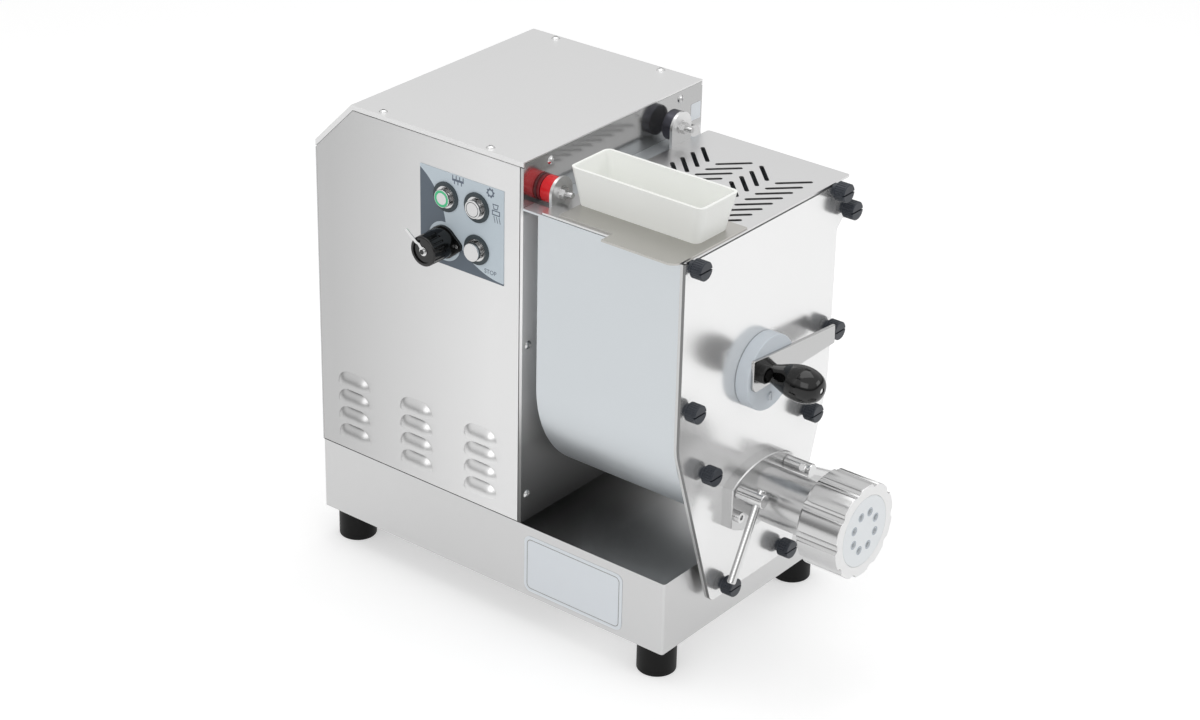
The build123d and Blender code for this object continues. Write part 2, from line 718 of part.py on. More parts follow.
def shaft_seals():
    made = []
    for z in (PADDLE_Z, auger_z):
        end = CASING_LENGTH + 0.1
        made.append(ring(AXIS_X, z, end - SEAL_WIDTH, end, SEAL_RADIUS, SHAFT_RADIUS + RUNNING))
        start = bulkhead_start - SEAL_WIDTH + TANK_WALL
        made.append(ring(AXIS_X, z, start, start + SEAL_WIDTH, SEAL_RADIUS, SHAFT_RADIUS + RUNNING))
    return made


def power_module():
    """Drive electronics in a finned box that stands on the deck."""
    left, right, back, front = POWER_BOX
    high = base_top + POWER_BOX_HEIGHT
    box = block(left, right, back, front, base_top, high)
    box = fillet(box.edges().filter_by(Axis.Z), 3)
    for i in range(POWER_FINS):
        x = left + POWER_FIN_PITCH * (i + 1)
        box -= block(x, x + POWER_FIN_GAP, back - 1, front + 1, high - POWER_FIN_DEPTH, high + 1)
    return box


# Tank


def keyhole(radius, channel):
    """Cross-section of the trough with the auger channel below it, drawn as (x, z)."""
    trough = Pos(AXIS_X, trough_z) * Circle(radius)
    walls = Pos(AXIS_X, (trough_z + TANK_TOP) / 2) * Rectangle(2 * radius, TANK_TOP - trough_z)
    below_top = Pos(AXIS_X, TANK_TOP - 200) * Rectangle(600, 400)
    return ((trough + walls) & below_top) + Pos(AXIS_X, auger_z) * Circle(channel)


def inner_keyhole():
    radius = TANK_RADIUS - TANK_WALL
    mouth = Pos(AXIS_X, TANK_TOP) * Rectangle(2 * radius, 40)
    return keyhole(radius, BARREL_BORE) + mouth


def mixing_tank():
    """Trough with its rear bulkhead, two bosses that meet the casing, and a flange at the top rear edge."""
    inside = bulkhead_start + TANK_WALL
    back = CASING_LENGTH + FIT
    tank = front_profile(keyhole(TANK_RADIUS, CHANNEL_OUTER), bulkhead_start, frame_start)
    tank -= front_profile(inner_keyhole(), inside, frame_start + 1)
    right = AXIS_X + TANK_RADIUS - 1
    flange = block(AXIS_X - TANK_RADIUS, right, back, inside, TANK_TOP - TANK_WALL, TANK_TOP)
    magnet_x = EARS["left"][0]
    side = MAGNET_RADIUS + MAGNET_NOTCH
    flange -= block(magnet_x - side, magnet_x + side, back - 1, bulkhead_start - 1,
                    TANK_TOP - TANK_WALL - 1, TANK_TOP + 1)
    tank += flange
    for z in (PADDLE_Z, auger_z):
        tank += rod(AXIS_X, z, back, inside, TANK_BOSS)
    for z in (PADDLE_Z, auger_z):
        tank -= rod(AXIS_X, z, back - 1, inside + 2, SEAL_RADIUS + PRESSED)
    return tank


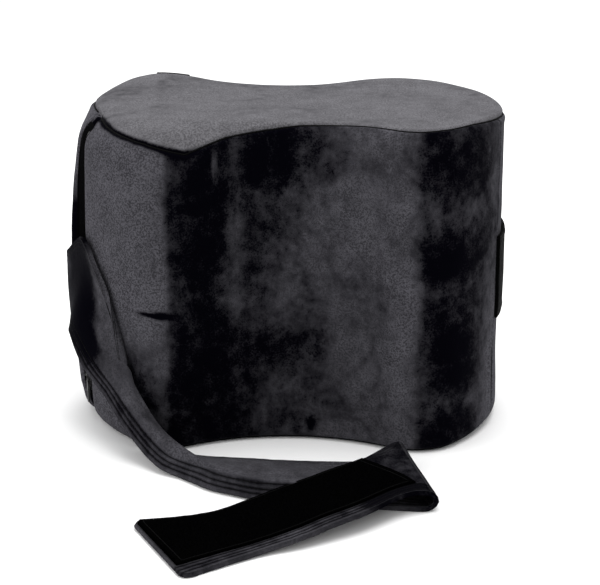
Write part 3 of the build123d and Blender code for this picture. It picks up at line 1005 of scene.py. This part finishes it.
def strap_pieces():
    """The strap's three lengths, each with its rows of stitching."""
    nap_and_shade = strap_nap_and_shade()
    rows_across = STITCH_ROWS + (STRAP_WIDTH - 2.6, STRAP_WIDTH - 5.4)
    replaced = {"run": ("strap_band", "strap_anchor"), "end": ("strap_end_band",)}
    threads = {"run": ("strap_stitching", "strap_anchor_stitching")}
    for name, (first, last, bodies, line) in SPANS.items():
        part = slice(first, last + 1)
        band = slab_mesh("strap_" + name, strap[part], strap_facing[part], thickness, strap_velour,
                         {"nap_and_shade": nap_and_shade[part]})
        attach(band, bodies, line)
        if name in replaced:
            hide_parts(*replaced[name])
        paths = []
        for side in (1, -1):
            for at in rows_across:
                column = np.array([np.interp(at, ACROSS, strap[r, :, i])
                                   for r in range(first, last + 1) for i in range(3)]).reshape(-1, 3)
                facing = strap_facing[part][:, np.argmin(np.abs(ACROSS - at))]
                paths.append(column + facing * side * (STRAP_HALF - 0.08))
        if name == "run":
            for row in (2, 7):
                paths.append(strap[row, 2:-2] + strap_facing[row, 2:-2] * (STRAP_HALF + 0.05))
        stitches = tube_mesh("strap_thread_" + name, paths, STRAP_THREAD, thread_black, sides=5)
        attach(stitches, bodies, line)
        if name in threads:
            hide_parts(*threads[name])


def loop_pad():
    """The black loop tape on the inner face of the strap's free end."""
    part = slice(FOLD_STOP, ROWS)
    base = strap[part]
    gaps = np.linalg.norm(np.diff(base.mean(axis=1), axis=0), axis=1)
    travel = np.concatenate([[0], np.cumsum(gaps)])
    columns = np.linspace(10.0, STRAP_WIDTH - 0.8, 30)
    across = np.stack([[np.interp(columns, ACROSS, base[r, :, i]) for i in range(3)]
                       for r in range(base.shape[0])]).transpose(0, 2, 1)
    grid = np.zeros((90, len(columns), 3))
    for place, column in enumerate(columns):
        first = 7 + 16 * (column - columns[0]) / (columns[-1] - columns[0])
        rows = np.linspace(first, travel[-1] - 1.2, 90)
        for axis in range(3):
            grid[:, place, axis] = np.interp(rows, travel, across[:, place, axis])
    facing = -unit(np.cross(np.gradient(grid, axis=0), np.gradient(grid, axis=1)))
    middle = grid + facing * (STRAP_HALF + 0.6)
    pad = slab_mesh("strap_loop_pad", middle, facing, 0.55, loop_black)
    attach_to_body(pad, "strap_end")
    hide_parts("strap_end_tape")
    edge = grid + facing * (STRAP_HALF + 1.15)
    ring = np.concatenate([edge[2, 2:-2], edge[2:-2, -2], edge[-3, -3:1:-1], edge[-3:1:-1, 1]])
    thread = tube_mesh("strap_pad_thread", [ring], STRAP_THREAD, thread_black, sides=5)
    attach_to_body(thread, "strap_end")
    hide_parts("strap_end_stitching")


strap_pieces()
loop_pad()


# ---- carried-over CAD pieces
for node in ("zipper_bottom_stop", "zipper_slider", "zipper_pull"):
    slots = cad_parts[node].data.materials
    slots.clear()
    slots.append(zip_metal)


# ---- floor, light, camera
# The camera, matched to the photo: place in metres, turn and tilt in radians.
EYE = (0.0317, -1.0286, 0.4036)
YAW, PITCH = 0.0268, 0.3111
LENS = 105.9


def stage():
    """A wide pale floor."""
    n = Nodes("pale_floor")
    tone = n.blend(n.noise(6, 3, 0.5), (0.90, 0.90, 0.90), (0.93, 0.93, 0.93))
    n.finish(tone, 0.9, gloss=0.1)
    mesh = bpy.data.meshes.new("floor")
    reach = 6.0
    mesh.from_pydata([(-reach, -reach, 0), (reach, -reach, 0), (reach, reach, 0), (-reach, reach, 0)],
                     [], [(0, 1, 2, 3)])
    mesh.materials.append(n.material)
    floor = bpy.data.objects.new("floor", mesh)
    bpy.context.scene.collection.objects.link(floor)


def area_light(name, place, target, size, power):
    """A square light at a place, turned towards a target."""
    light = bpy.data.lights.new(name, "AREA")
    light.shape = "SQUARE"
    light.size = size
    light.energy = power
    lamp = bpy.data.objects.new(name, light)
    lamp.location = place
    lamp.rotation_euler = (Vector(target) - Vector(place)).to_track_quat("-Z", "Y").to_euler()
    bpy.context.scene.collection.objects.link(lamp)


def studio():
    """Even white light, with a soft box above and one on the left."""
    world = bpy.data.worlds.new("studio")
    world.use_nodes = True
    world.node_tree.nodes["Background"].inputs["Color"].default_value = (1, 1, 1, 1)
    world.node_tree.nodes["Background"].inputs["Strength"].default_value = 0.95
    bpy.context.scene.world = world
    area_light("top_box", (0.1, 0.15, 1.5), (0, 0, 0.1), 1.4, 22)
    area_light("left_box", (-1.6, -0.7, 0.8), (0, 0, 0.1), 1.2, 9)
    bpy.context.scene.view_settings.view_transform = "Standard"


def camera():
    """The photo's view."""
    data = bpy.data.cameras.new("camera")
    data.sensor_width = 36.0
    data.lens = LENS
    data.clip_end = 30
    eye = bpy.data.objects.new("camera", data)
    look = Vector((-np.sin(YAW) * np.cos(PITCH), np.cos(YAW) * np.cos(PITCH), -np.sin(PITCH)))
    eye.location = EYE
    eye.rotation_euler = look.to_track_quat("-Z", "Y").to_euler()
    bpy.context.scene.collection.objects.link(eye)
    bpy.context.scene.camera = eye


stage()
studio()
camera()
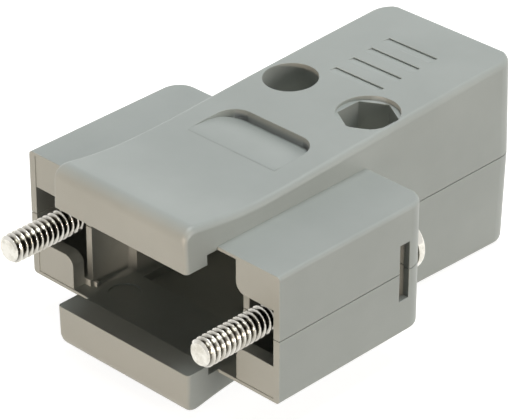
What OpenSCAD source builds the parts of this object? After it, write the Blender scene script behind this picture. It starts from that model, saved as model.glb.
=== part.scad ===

= = =

### Aim of the task
Exactly repeat the lines above, from the opening line through the one with "return made", and include nothing else.

### Result for this exercise
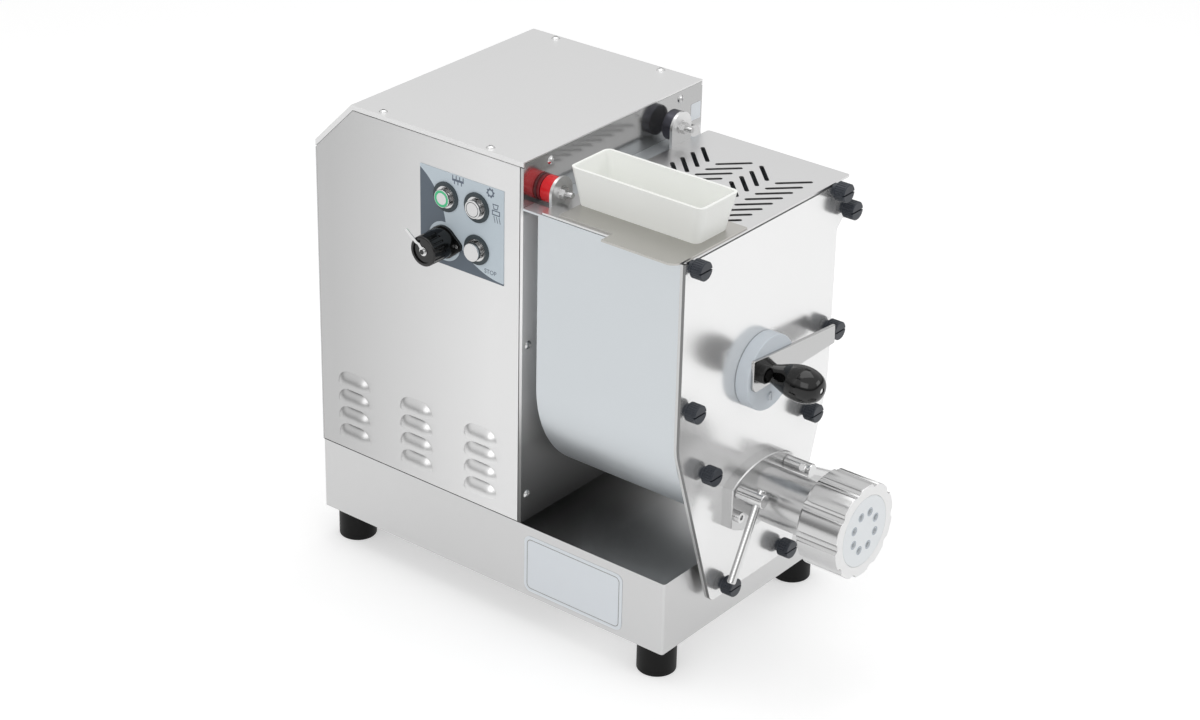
The build123d and Blender code for this object continues. Write part 2, from line 718 of part.py on. More parts follow.
def shaft_seals():
    made = []
    for z in (PADDLE_Z, auger_z):
        end = CASING_LENGTH + 0.1
        made.append(ring(AXIS_X, z, end - SEAL_WIDTH, end, SEAL_RADIUS, SHAFT_RADIUS + RUNNING))
        start = bulkhead_start - SEAL_WIDTH + TANK_WALL
        made.append(ring(AXIS_X, z, start, start + SEAL_WIDTH, SEAL_RADIUS, SHAFT_RADIUS + RUNNING))
    return made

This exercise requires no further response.